12.  An approach pioneered by “realist strain theorists”—which emerged out of a polemic involving German scholars who sought to make sense of the obstinacy of anti-Jewish sensibilities in European publics—has gone some way in outlining the contours of an approach to racism that avoids the twin traps of culturalism and structuralism. Led by historians and sociologists, this group of scholars contested the claim that anti-Semitic sentiment was rooted in the cultural memory of the historic antagonism that pitted the Christian against the Jewish faith (see Langmuir 1990; Smith 1996) based on the observation that anti-Semitism had historically waxed and waned and had also exhibited a remarkable geographic variability. These scholars, without contesting the power of cultural stereotypes, highlighted the salience of tensions, conflicts, and rivalry between “Jews” and “natives”; argued that in a period of deep social crisis, anti-Semitism could be forged into an ideology that explained the failures of the prevalent sociopolitical system; and offered a model for redemptive social action (see Kovács 1999; Rürup 1987; Volkov 1978; Wistrich 1990). The main advantage of this approach, as I see it, is that it seeks to historically contextualize the emergence of modern anti-Semitism by linking it to antagonisms generated by capitalist transformations while also taking pains to show how popular representations were combined with elements of scientific racism to forge a doctrine that promised to resolve these antagonisms through political action.

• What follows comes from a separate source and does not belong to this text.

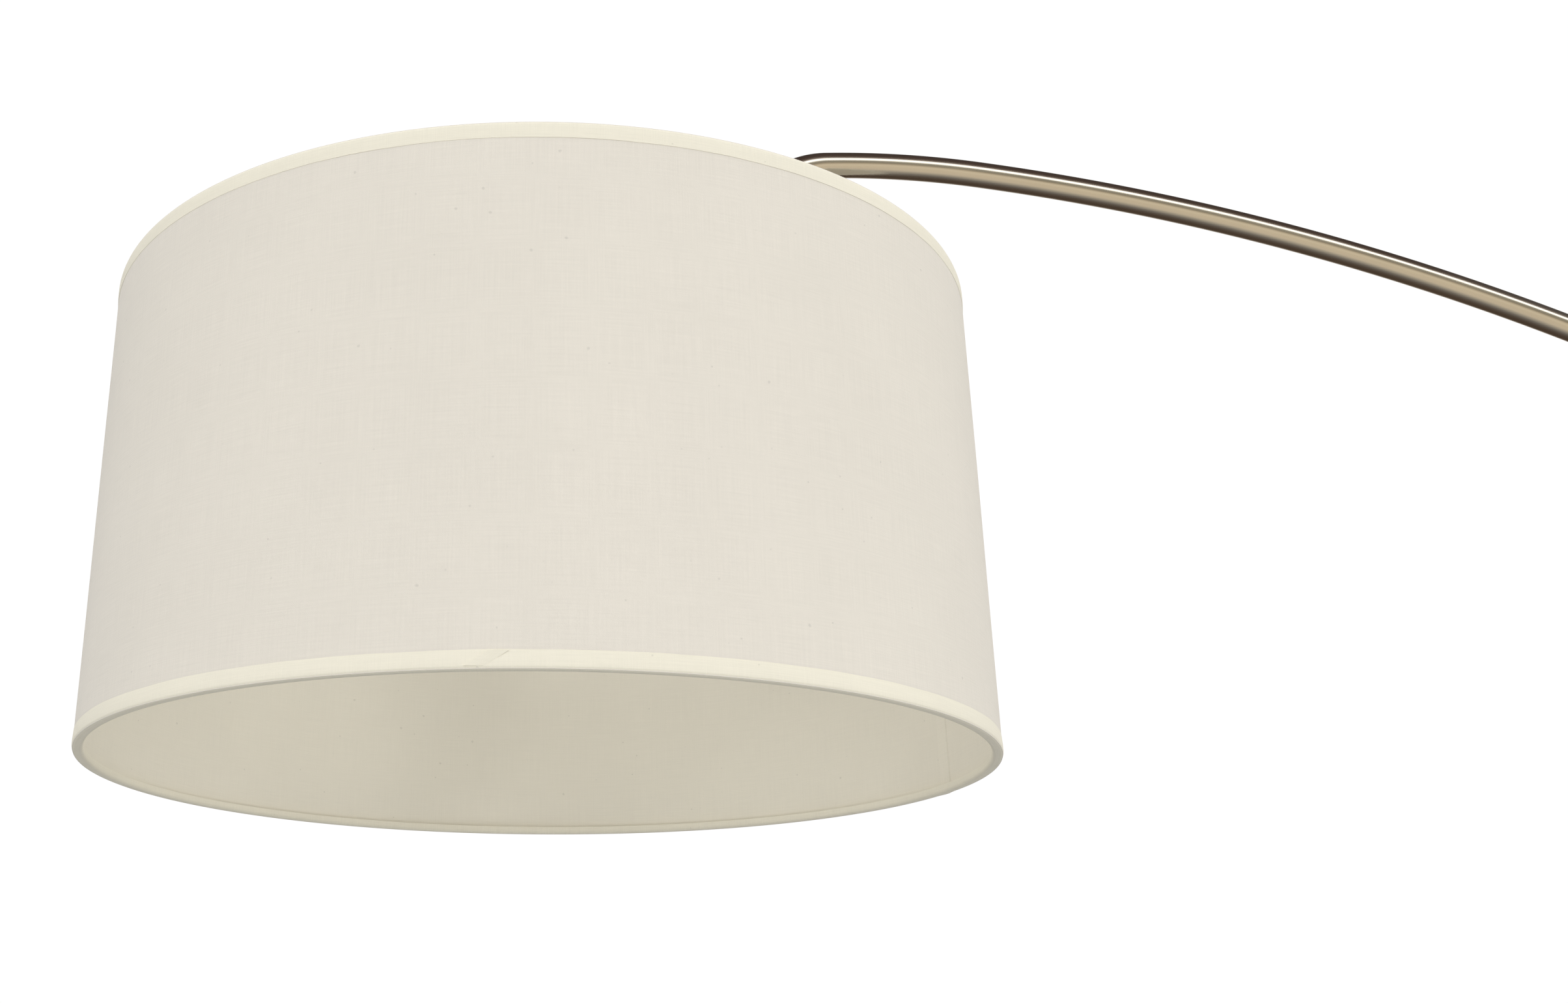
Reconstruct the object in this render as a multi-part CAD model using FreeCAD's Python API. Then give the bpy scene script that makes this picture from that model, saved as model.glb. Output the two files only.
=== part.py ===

13.  In 2013, Gyöngyöspata was officially recognized as a town, but in what follows I will continue to refer to it as a village.

14.  The kind of political ethnography I conducted combined two of the three approaches identified by Baiocchi and Connor (2008: 140): the “ethnography of political actors and institutions” and the “lived experience of the political.”

15.  The concepts of the “Normative State” and the “Prerogative State” are derived from Fraenkel (1969).